Questo elemento, nel libro di Dal Lago, concentrato sul sangue, sulla ritualità, sulle implicazioni sociali, antropologiche e spettacolari degli eventi sportivi, non si vede. Importante sarebbe far capire che c’è. Questa natura artistica ha poco a che vedere con il machismo, con l’ostentazione narcisistica, con i problemi psicologici, con il furore, la disciplinata freddezza o la mancanza di prospettive di coloro che si dedicano alle Mma per ricavarne una fonte di guadagno o per farne un’esperienza letteraria.
Sia chiaro, nella società contemporanea saper combattere a mani nude non serve a niente, se uno non fa il buttafuori o non si arruola nelle forze speciali.

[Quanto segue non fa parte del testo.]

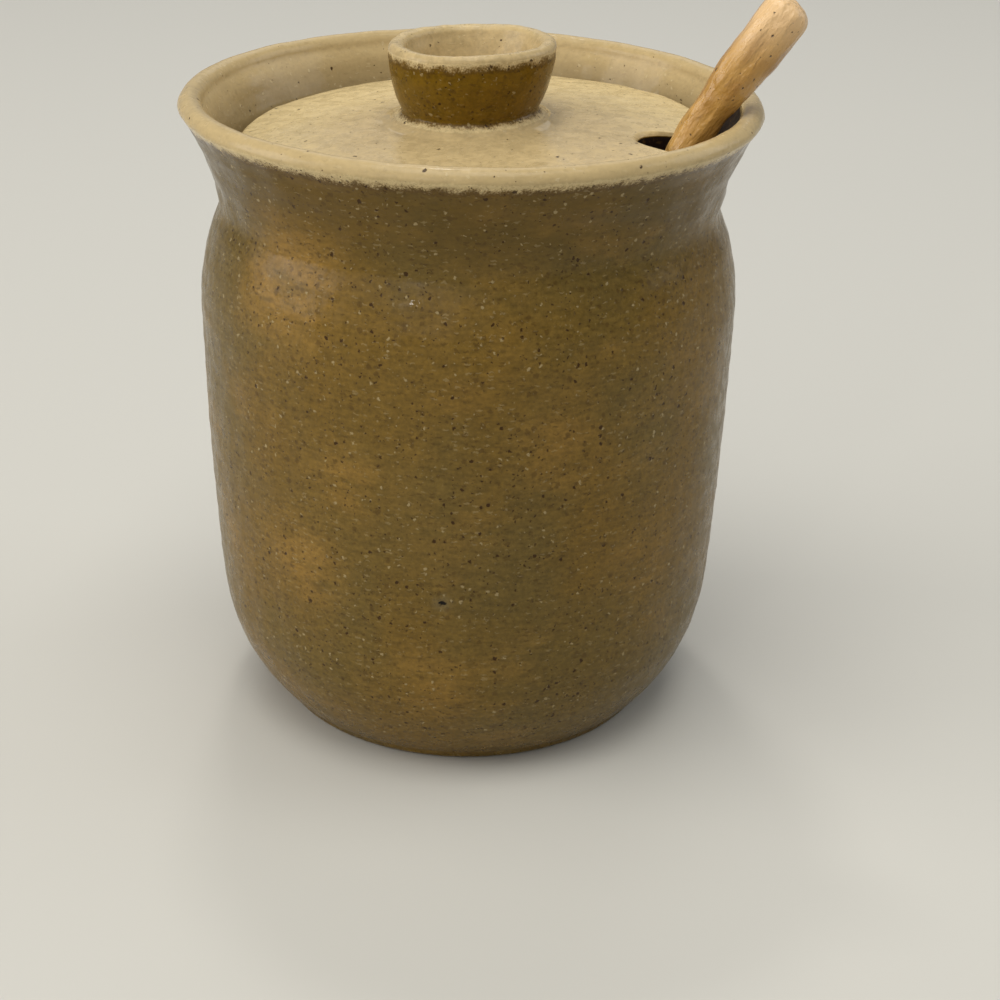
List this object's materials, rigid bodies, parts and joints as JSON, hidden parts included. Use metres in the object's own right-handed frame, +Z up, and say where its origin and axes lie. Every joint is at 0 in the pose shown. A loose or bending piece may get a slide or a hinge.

Indiana Jones che liquida con un colpo di pistola l’arabo che vorrebbe intimidirlo con il vorticoso maneggio della scimitarra ha chiuso il discorso anche al cinema un bel po’ di tempo fa.
Ma come mi ricorda il mio amico Francesco Palmieri, scrittore e maestro di Kung fu, e conoscitore profondo di apologhi orientali: Zhu-ping Man imparò da Zhi-li Yi a uccidere i draghi.
Zhi-li Yi gli aveva detto: “Io posso insegnarti a uccidere le galline e ad ammazzare i draghi. Uccidere le galline a qualcosa ti servirà, uccidere i draghi non serve a niente. Tu che cosa vuoi imparare?”.